In 2012, the shale gas revolution was credited for revitalizing the chemical industry and sparking talks about domestic energy security, according to a recent Bloomberg news report.
The House Energy and Commerce Committee agreed with this rosy assessment in a recent blog post:
The shale gas boom is driving job creation and investment in the energy sector and is also helping to revive other struggling sectors of our economy like manufacturing.
In 2013, it’s the steel industry’s turn to emerge as the next major beneficiary of inexpensive natural gas.
Steelmaker revival
Bloomberg foresees “a wave of investment” that could revive America’s steelmakers, including a $750 million Nucor Corp. project in Louisiana and an Austrian-based company so confident in the prospects for inexpensive natural gas supplies that it is planning a $661 million plant in the United States.
At least five plants are in the planning or construction phase.

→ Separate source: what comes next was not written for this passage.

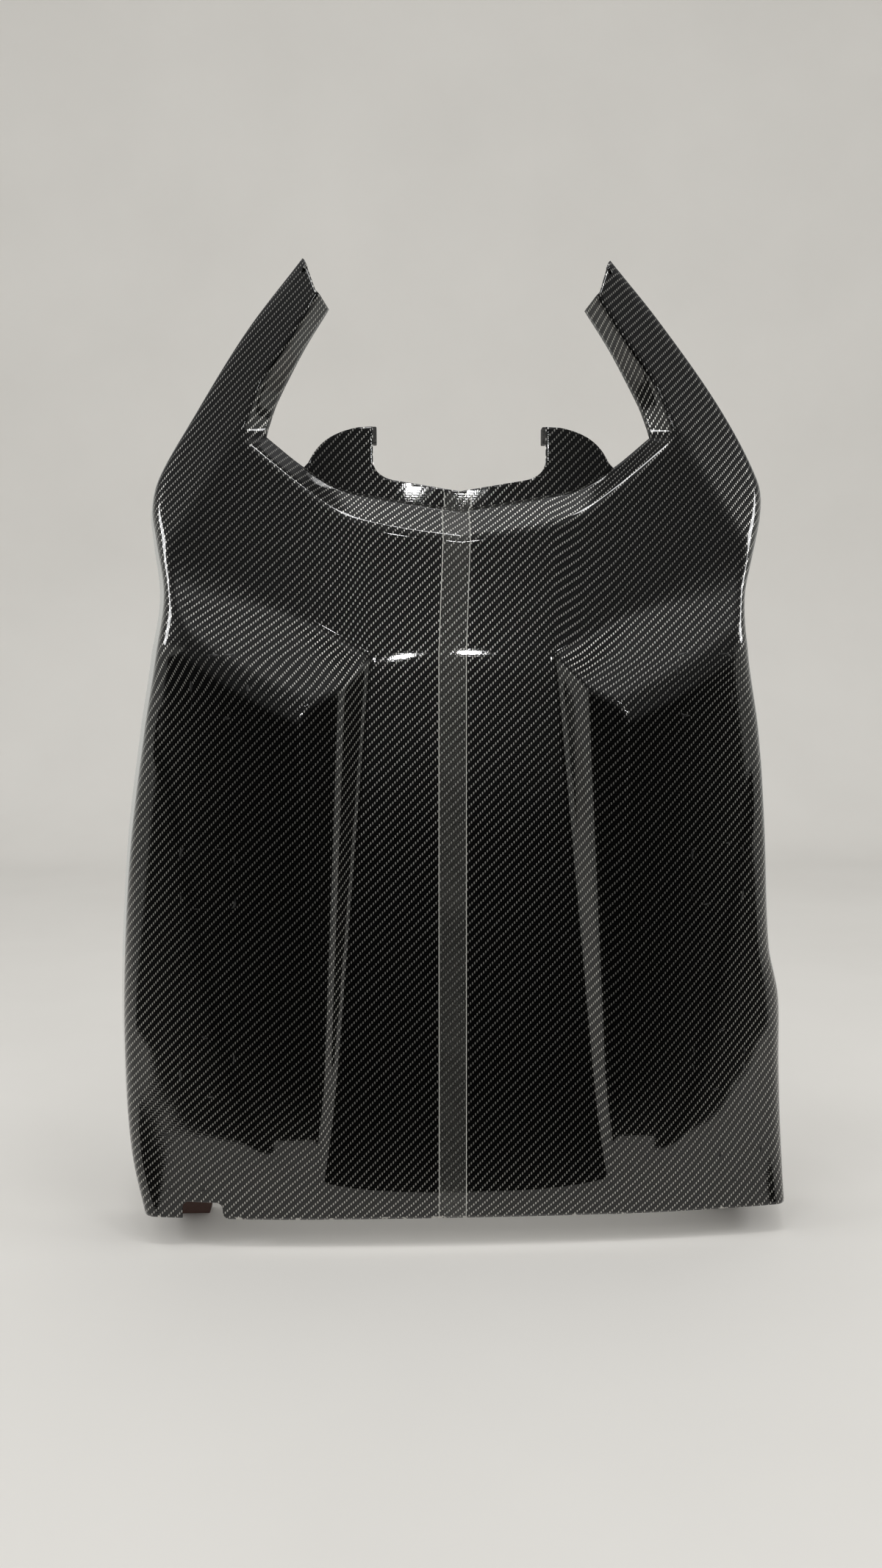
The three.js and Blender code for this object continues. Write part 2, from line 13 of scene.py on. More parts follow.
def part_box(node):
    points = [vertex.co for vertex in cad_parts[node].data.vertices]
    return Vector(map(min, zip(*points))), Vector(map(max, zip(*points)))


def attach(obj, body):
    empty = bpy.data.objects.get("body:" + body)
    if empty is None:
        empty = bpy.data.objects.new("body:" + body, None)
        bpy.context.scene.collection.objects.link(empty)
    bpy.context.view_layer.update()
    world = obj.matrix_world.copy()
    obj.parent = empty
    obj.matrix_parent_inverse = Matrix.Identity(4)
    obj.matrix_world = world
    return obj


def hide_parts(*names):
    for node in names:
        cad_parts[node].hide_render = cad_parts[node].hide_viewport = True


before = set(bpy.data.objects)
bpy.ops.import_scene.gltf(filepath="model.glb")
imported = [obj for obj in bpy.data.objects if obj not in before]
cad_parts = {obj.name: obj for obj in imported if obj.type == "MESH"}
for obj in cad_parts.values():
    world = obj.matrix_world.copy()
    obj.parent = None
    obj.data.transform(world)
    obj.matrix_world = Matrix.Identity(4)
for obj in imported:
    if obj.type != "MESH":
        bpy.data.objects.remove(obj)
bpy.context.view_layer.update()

MM = 0.001
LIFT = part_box("outer_shell")[0].z  # metres from the floor to the shell's lower edge

# ---------------------------------------------------------------- driving dimensions
SKIN = 2.0
NECK_Z = 610.0
CREST_Z = 506.0
RIM_DEPTH = 112.0
HORN_RIM_DEPTH = 128.0
WALL_DRAFT = 0.26
CORNER = 10.0
LIP = 5.0
TAPE_WIDTH = 25.0

# Half widths of the face at each height, then the neck's and the horns' crease and free edge.
LEFT_OUTLINE = [
    (0, 290), (50, 303), (110, 309), (200, 309), (330, 299), (438, 282), (520, 267), (563, 264),
    (612, 274), (640, 279), (669, 274), (720, 246), (805, 194), (872, 142),
]
RIGHT_OUTLINE = [
    (0, 296), (130, 293), (190, 291), (238, 280), (350, 273), (437, 265), (500, 254), (532, 252),
    (560, 255), (590, 264), (640, 279), (669, 278), (737, 244), (815, 189), (872, 142),
]
NECK_CREASE = [(0, 610), (60, 617), (104, 629), (142, 656), (190, 696)]
NECK_FREE = [(0, 638), (76, 650), (110, 658), (143, 678), (176, 705)]
HORN_CREASE = [(706, 196), (755, 178), (790, 154), (834, 127)]
HORN_FREE = [(711, 175), (740, 166), (786, 143), (826, 119)]
RETURN_DEPTH = {"middle": 25, "diagonal": 20, "horn": 24}
RETURN_BLEND = {"neck": 0.7, "horn": 0.25}  # share of its rows over which each depth changes


# ---------------------------------------------------------------- small helpers
def mix(a, b, t):
    return a + (b - a) * t


def round_max(a, b, k):
    """Larger of two depths, rounded over where they differ by less than k."""
    h = np.maximum(k - np.abs(a - b), 0)
    return np.maximum(a, b) + h * h / (4 * k)


def round_min(a, b, k):
    return -round_max(-a, -b, k)


def curve(points, at):
    """Smooth curve through (position, value) pairs, at one position or an array of them."""
    where, value = np.array(points, float).T
    at = np.clip(np.asarray(at, float), where[0], where[-1])
    i = np.clip(np.searchsorted(where, at, side="left") - 1, 0, len(where) - 2)
    before = np.maximum(np.arange(len(where)) - 1, 0)
    after = np.minimum(np.arange(len(where)) + 1, len(where) - 1)
    slope = (value[after] - value[before]) / (where[after] - where[before])
    span = where[i + 1] - where[i]
    t = (at - where[i]) / span
    start = (1 + 2 * t) * (1 - t) ** 2 * value[i] + t * (1 - t) ** 2 * span * slope[i]
    end = t * t * (3 - 2 * t) * value[i + 1] + t * t * (t - 1) * span * slope[i + 1]
    return start + end


def points(x, z, y):
    return np.stack(np.broadcast_arrays(x, y, z), axis=-1).astype(float)


# ---------------------------------------------------------------- depth of the outer face
PANEL_HALF = 290
PANEL_POWER = 2.6
PANEL_DEPTH = {"middle": -4, "edge": 46}
HEM_DEPTH = {"middle": 15, "edge": 31, "height": 150}
RIDGE_FOOT = {"z": 48, "outer_x": 131, "inner_x": 129}
RIDGE_LEAN = {"outer": 0.028, "inner": 0.0505}
RIDGE_SLOPE = 0.36
RECESS_WALL_SLOPE = 1.05

# Flat faces: the depth at one point (x, z), and how it grows sideways and upwards from there.
ARM_FACE = {"depth": 3.8, "at": (142, 459), "slope": (-0.1, 0.57)}
ARM_WALL = {"depth": 16.2, "at": (107, 476), "slope": (-0.267, 0.687)}
RECESS_FLOOR = {"depth": 12, "at": (0, 40), "slope": (0, 0.0644)}
UPPER_FACE = {"depth": 42, "at": (0, CREST_Z), "slope": (0, 0.16)}
SHOULDER = {"depth": 79.6, "at": (196, 708), "slope": (0.4, 0.367)}
UPPER_BOW = {"depth": 10, "half": 270}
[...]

All would use natural gas instead of coal to purify iron ore, reducing costs by 20 percent.
Steel industry consultant Michelle Applebaum told Bloomberg:
That technology has been around for 30 years, but for 29 years gas prices in the U.S. were so high that the technology was not economical. This is how steel will be moving forward.
Look for Australian and Indian steel companies to follow suit with investments, Barclays PLC analysts Biliana Pehlivanova and Shiyang Wang said in a December 2012 report. “The shale revolution is triggering an avalanche of industrial expansion plans,” Barclays’ report said.
From chemistry to steel
If some of this sounds familiar, it is. As Bloomberg noted, bountiful and inexpensive supplies of natural gas has already meant “a reversal of fortune for U.S. chemical producers after years of decline” and that chemical producers “are planning billions of dollars of plants around the Gulf of Mexico to capitalize on cheaper gas.”

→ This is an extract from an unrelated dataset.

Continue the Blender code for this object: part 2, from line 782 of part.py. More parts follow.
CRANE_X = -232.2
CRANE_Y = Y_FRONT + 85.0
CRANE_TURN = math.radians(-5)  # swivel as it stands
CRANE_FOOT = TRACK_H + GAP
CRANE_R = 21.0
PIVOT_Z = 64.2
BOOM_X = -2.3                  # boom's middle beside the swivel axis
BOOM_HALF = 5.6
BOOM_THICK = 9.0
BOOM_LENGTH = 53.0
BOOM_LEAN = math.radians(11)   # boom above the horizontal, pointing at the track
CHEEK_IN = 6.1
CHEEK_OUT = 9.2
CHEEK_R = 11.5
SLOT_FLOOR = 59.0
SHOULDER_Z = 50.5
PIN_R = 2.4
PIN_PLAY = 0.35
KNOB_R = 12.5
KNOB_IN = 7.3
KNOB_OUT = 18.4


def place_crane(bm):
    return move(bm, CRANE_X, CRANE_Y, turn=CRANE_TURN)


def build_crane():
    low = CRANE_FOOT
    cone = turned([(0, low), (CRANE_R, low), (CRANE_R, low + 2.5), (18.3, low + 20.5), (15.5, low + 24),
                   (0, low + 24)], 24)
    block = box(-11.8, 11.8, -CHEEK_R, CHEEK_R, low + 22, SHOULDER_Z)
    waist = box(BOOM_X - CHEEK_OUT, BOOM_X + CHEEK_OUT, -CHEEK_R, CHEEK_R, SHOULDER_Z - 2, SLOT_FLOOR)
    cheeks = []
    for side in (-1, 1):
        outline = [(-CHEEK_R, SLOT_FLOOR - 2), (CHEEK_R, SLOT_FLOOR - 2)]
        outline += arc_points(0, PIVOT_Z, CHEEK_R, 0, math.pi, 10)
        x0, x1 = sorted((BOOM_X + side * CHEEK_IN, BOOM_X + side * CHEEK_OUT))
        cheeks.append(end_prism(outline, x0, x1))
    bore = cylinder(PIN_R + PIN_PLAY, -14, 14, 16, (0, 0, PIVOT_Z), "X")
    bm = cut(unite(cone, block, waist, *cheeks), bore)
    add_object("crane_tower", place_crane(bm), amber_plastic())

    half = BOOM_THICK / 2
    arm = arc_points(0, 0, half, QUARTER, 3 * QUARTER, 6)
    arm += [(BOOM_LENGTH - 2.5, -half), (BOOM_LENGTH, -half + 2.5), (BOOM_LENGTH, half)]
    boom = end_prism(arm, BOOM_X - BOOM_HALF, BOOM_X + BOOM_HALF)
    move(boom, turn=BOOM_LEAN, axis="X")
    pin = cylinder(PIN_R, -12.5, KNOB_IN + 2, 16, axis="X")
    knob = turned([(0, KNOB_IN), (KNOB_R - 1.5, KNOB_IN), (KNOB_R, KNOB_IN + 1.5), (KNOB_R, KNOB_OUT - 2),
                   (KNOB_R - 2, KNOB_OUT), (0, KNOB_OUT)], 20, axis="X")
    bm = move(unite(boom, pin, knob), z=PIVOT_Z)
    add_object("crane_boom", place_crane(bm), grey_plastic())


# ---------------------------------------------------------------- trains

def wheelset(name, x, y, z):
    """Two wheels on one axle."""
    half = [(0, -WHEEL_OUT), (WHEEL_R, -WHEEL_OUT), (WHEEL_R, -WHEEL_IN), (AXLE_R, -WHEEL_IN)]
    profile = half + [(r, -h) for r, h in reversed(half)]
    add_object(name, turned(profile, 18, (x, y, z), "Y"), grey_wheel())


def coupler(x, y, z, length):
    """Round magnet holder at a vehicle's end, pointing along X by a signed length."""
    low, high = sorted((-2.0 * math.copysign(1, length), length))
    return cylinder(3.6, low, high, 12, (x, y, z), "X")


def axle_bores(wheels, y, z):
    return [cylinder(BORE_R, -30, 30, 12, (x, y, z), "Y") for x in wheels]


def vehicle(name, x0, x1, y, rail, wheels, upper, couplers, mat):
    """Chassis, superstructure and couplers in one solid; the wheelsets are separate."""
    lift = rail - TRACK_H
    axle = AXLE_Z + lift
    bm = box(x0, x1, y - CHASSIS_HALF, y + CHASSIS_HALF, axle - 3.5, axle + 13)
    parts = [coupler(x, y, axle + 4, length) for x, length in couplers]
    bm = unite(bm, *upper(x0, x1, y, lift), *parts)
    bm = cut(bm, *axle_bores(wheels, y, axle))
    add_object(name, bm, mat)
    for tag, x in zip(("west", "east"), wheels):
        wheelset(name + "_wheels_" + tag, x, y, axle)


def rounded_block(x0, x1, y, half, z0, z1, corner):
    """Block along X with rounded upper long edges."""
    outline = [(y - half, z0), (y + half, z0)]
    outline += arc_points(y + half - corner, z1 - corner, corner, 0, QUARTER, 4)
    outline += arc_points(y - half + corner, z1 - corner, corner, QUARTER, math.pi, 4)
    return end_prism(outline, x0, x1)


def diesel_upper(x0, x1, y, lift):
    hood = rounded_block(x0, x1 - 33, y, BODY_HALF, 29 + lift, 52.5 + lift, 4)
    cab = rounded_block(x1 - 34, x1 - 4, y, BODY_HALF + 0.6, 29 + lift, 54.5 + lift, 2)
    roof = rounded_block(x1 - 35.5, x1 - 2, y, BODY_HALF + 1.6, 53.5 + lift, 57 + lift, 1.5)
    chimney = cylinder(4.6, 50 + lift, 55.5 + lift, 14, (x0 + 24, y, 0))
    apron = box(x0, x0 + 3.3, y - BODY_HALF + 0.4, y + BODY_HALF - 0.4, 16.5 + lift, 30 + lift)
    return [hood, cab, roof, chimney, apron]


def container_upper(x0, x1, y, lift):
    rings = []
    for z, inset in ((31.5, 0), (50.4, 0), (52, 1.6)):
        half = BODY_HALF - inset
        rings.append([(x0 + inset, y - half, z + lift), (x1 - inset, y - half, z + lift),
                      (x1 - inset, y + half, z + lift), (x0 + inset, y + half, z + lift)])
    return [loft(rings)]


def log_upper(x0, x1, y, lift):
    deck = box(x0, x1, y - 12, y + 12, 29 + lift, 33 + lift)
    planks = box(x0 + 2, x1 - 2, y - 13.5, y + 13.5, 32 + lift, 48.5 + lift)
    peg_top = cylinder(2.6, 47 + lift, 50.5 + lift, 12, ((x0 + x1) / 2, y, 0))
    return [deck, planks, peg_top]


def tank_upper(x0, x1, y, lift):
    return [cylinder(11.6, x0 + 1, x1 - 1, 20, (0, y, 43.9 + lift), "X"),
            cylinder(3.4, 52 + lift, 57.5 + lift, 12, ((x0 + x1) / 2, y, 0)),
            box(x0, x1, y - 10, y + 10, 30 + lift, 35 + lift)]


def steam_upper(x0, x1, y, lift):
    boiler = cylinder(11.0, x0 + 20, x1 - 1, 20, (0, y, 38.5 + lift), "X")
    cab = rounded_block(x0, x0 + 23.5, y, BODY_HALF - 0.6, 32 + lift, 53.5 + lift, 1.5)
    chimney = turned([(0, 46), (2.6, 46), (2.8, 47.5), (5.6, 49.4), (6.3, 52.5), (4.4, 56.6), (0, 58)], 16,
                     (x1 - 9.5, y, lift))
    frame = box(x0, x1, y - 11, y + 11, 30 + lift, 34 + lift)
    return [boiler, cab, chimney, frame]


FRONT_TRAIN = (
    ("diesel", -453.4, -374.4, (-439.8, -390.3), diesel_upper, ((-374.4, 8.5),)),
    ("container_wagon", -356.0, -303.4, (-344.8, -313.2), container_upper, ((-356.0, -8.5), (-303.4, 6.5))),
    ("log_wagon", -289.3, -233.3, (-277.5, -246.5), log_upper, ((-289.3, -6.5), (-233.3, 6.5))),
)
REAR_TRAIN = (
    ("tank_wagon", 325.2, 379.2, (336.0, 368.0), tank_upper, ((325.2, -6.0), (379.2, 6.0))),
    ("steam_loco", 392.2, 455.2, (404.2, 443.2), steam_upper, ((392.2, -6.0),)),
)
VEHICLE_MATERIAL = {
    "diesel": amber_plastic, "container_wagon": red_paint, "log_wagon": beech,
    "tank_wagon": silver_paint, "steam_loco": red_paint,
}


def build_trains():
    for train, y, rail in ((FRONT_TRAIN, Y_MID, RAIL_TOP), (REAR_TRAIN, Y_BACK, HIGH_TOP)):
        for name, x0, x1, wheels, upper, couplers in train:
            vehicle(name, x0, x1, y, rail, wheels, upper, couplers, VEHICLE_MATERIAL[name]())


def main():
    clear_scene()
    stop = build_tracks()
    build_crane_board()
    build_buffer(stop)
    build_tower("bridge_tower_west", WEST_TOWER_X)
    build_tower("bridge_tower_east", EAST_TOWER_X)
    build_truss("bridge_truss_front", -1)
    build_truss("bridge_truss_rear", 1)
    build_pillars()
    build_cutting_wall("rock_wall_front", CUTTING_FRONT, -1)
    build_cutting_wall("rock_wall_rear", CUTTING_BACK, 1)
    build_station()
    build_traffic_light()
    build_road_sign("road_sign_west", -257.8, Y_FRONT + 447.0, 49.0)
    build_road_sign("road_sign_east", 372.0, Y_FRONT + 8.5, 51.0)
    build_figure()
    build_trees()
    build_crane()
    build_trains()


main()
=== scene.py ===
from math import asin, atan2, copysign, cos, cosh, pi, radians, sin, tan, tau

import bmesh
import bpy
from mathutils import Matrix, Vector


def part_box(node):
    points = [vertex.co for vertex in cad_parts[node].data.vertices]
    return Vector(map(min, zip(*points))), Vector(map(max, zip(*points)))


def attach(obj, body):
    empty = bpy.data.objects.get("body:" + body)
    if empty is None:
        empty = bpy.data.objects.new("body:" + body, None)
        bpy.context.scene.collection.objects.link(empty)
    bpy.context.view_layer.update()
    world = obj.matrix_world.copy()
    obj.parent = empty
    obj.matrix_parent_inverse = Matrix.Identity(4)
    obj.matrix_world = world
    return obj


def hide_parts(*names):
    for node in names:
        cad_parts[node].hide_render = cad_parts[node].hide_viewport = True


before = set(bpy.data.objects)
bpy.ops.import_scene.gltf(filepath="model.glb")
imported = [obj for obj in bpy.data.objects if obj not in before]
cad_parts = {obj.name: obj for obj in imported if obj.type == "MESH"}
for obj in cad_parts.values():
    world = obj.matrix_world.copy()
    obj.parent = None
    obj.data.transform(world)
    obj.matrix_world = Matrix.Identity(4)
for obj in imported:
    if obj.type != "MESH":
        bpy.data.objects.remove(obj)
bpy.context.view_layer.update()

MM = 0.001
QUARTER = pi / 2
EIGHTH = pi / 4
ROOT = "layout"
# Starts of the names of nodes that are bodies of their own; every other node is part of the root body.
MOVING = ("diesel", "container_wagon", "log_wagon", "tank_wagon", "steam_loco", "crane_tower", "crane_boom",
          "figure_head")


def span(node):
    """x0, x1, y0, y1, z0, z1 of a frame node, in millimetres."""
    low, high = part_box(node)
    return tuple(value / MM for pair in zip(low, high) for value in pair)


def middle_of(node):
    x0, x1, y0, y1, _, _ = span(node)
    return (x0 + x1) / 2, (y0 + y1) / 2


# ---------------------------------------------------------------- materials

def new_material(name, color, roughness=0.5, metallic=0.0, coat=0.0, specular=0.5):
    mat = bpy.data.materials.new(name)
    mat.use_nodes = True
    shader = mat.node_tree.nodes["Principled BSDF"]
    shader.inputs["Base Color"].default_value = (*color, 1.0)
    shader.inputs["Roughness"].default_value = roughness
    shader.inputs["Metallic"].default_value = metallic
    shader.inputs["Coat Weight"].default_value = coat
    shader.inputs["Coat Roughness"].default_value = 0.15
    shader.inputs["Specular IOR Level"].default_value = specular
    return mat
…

In fact, the chemical industry has announced $45 billion worth of investments in new and existing facilities over the next several years, thanks to natural gas.
The United States has gone from being the highest cost major gas producer four to five years ago to the current lowest cost producer, American Chemistry Council President Cal Dooley said in a December year-end review of the industry.
What’s good for the chemical industry is good for the entire manufacturing sector. When the chemical manufacturers are booming, the ripple effect spreads throughout the economy. If that seems like a bit of a hyperbole, just remember that the chemical industry touches 96 percent of all manufactured goods.
“Prediction is very difficult, especially about the future,” Danish physicist Niels Bohr once said; but it’s impossible for manufacturers not to be optimistic that the benefits of affordable natural gas from shale are here to stay in 2013.